The man you mentioned, Alan Herscovici, spoke just before I did at the Committee hearings into some very modest amendments to Canada’s anti-cruelty criminal laws. It was shortly after 9/11 and everybody was talking about anti-terrorism legislation and what we had to do to protect ourselves so Canada had some anti-terrorism legislation in the works and there was much public debate about it. He got up and generally said that the Bill C-15B that we are here discussing today, the animal cruelty stuff, was much more of a threat to Canadian security than the concerns being addressed by the anti-terrorism legislation. He effectively said the animal rights people are terrorists. They are a serious threat to us. The industry spokespeople do that all the time. They always fear-monger and misinterpret.

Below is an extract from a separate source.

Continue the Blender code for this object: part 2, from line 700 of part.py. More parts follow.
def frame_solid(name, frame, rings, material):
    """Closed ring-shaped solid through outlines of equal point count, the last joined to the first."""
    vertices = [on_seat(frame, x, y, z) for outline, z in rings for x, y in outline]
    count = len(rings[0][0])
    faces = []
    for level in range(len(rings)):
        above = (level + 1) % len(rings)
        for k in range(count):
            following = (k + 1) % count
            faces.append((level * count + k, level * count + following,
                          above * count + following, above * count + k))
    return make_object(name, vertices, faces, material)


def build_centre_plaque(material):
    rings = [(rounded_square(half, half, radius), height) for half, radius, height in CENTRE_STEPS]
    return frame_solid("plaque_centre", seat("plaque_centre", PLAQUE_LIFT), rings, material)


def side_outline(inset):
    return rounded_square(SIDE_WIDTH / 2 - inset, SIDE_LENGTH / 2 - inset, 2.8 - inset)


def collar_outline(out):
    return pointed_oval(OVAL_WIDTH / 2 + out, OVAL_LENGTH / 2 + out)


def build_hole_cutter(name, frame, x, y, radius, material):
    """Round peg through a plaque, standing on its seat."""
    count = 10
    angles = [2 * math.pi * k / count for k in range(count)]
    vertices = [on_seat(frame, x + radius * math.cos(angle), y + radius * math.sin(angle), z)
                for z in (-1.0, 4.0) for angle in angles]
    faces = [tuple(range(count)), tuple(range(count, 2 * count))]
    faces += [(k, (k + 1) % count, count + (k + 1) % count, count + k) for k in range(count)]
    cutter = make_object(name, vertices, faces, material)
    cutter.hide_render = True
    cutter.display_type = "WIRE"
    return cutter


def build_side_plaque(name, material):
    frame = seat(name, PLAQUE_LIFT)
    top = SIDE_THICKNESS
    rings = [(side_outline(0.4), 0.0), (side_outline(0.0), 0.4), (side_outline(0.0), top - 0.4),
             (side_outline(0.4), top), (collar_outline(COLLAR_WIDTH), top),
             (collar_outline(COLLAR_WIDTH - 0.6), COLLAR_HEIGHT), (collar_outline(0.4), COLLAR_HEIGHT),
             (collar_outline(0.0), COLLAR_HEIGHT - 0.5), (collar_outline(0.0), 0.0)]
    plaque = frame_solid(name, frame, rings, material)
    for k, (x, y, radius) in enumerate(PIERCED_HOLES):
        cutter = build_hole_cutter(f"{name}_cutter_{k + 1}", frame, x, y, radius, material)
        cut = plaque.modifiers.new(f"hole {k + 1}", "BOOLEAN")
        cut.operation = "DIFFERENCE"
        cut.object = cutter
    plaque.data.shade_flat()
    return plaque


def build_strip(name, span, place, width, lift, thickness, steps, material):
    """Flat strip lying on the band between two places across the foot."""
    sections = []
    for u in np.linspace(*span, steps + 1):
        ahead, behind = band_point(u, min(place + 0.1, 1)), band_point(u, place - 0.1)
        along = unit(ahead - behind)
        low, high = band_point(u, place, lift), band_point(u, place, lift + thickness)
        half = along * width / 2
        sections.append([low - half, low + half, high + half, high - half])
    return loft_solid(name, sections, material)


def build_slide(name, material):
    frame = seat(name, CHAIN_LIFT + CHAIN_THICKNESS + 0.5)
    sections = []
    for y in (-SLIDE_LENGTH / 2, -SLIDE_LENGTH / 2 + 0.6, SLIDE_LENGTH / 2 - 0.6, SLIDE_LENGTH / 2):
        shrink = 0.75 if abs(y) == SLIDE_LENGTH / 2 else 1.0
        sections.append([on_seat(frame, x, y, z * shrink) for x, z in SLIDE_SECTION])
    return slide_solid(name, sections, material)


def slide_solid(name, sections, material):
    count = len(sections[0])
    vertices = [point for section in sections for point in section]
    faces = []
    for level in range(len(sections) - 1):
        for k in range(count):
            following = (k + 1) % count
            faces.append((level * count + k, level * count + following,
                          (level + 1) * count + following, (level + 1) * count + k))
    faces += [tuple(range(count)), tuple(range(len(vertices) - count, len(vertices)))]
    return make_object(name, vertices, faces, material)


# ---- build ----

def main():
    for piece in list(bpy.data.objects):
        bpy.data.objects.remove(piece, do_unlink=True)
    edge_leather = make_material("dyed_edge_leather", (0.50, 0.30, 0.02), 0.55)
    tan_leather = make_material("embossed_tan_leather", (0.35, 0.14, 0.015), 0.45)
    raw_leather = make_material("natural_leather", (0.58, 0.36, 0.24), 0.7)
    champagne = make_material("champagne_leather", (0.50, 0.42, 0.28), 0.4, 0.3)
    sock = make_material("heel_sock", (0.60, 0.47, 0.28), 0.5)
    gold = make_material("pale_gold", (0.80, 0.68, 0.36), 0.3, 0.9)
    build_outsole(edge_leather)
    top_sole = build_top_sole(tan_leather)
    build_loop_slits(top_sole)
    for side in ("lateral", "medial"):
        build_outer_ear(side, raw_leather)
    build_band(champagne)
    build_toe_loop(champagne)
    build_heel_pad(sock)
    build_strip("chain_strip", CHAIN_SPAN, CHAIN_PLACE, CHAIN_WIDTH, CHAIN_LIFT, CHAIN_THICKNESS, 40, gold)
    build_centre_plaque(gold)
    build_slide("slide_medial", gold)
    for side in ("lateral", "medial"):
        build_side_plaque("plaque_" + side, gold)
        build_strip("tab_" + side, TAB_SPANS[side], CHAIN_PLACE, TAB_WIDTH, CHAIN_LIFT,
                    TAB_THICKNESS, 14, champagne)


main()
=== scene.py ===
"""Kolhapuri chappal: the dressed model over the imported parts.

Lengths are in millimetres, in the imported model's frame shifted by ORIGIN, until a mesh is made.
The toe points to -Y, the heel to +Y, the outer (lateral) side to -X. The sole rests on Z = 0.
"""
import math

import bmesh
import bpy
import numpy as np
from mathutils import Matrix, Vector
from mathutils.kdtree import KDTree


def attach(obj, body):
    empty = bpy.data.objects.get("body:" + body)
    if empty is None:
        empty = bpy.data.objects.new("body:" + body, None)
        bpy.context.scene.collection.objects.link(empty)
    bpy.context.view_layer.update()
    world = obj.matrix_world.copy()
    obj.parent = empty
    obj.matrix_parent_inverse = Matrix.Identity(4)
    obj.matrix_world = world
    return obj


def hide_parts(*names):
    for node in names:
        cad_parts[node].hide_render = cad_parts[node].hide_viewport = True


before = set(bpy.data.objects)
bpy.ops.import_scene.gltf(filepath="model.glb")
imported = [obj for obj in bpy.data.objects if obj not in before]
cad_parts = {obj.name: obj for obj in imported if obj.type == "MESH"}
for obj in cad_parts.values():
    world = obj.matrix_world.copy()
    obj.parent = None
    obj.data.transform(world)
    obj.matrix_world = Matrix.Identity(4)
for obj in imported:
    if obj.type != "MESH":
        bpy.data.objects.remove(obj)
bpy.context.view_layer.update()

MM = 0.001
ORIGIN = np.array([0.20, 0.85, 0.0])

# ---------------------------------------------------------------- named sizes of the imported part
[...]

I heard a lot of Industry people saying that if the Bill was passed the way it was worded, it will then make it illegal to bait a worm on a hook and it was going to be illegal to go fishing. All these things that I wish were true! (laughter) but it couldn’t actually be further from the truth. They pick words out of context and say, “this is what they mean”. That’s why we have lawyers in courts. That’s all they do all day, every day is fight about the meaning of words. You can’t pretend it’s going to be exactly what you say, you have to look at the record and the history of how these words have already been interpreted to mean nothing like you are saying. These lobbyists can be very misleading and that’s the real danger. Bill C-15 had several other names before it finally died. There have been a number of efforts to try and get our Criminal Code provisions changed. They date back at the moment to 1892 and we have still not been able to do it. It really has largely to do with serious misinformation essentially spread by animal using industries and their lobby groups, who claim to both love animals and fear that their particular kind of love may actually be a criminal offence.
The changes that were proposed that I supported were minor, so minor, if it wasn’t so sad it would be laughable.

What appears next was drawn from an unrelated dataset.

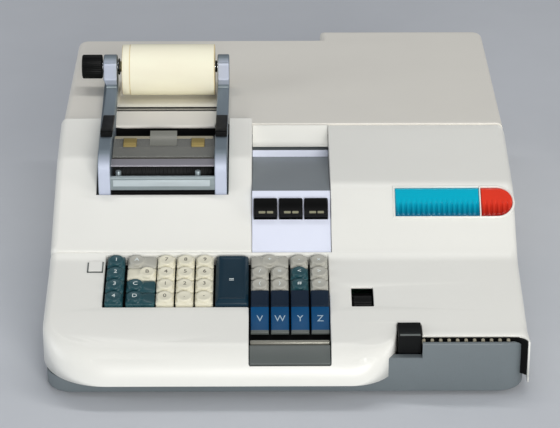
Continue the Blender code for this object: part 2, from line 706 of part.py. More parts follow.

Let me ask you the question you yourself have asked: Why are animal laws, anti-cruelty laws in the most obvious situations where the guilt of the person or persons is evident, so difficult to get a result? What is so hard about wanting to help animals?
Lots of people make lots of money hurting animals. I think that really is the short answer. Lots of people make money and they organise themselves and know how to play the political game. Those politicians don’t want to do something that is going to upset the corporations that now run the agriculture industry in many parts of the world as well as other animal-using industries, and they have nothing to gain by doing so. They understand perfectly well that lots of people care about animals but few people are going to swing their vote because of animal laws because there are so many other issues to deal with where the cattle industry will certainly organise to herd a particular politician if there is a threat to their industry so there’s a political power behind industry that individuals have not yet been able to match in any sense. You know, who ever has the power makes the laws. That’s not what we get taught in grade schools about democracies and what the majority of the people want. It’s no where near the truth. It’s not at all what happens in our political system. Whoever has the money can buy the lobbyists, take out the politician to lunch and that’s how laws often get made.
What laws, if any, are particularly effective for any of Canada’s animals?
Interestingly I find municipal laws can be very effective. Municipalities are still in place where you can actually go and meet your politician and they do feel a certain amount of obligation to you. Once you get higher into the provincial federal level the Member has so many constituents that the odds that they are going to take you seriously decrease. Municipally you can still face your councilor, you can still organise locally enough to swing a vote and there have been initiatives I’ve seen all around the place e.g., by-laws that prohibit the keeping the keeping of wild animals in a municipality that will keep circus animals away. Or even just the keeping of certain pets. We have all kinds of tigers and lions you can buy for $50.00 bucks as a pet but then municipalities start passing these by-laws that say you can’t keep a lion in your basement and sure enough things start to change. Municipalities have passed by-laws, more so in the US, to change the terminology dealing with animals to ‘owner’ to ‘guardian’. I think that’s a pretty big deal. It’s going back to what I said earlier. Change is how we conceive of animals. Is this a thing I own? Or is this not a human child but is the relationship more comparable to that of a parent-child where this is a more vulnerable being that needs my protection. It is not an object that I own to hurt as I please. There have been some important municipal initiatives. I think those are good and we have some not bad international Trade laws, effective to varying degrees but those laws often become effective after the fact. The laws are not great and any success we have with laws at the moment really depends on the determination of the prosecuting party, how determined they are to want to stick with it and to build the facts to really make a case even when the wording of the legislation isn’t the greatest.